Saariaho was somewhat on the edge of the Spectralist movement, which began in 1970s France. Ironically then, the most spectral work in the concert was composed in 2017 Wellington. The full Stroma ensemble under conductor Mark Carter joined the remarkable throatsinger Jonny Marks for Sygyt by Michael Norris. Wellingtonian Marks studied in China/Mongolia, and performs with the All Seeing Hand, and at the Pyramid Club.

As a score with wordless voice, Sygyt joins a select list of vocalises that includes concertos by Gliere, New Zealand’s Lyell Cresswell, and English quarter-tone pioneer John Foulds (Lyra Celtica), and the small-group Preludio a Colon by Mexican microtonalist Julian Carrillo. These all used the female voice.

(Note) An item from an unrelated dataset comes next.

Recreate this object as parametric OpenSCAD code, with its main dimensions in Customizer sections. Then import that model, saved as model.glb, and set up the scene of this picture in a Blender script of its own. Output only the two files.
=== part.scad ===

Sygyt requires Marks to traverse his commanding range, from the gravelly, visceral, sub-bass kargyraa style, to the exquisitely ethereal harmonics (all the way up to the fourteenth) of the eponymous sygyt. Norris (and Marks) seamlessly integrated these ethnically Mongolian and Tuvan ways of singing into the language of Western music – or perhaps what Western music might have been like if it had followed the trajectory implied by Renaissance just intonation and meantone, instead of reverting to the modified form of mediaeval Pythagorean tuning that is Equal Temperament. Rich, resonant chords are built from the harmonic series (a preoccupation of the Spectralists), and the series itself is employed as a melody on instruments and on the voice. In the last section melodic lines are created from selected disjunct notes of the series.

Marks used a microphone to achieve balance with the ensemble. But he didn’t need it to produce the sounds, as he demonstrated dramatically at the end, leaving the room to sing in the echoing, reverberant spaces of the City Gallery.

Stroma will be performing in the New Zealand Festival (Mechanical Ballet, 16 and 17 March 2018), and taking part in the 2018 Chamber Music New Zealand series with The Rest Is Noise author Alex Ross (Wellington, 26 May).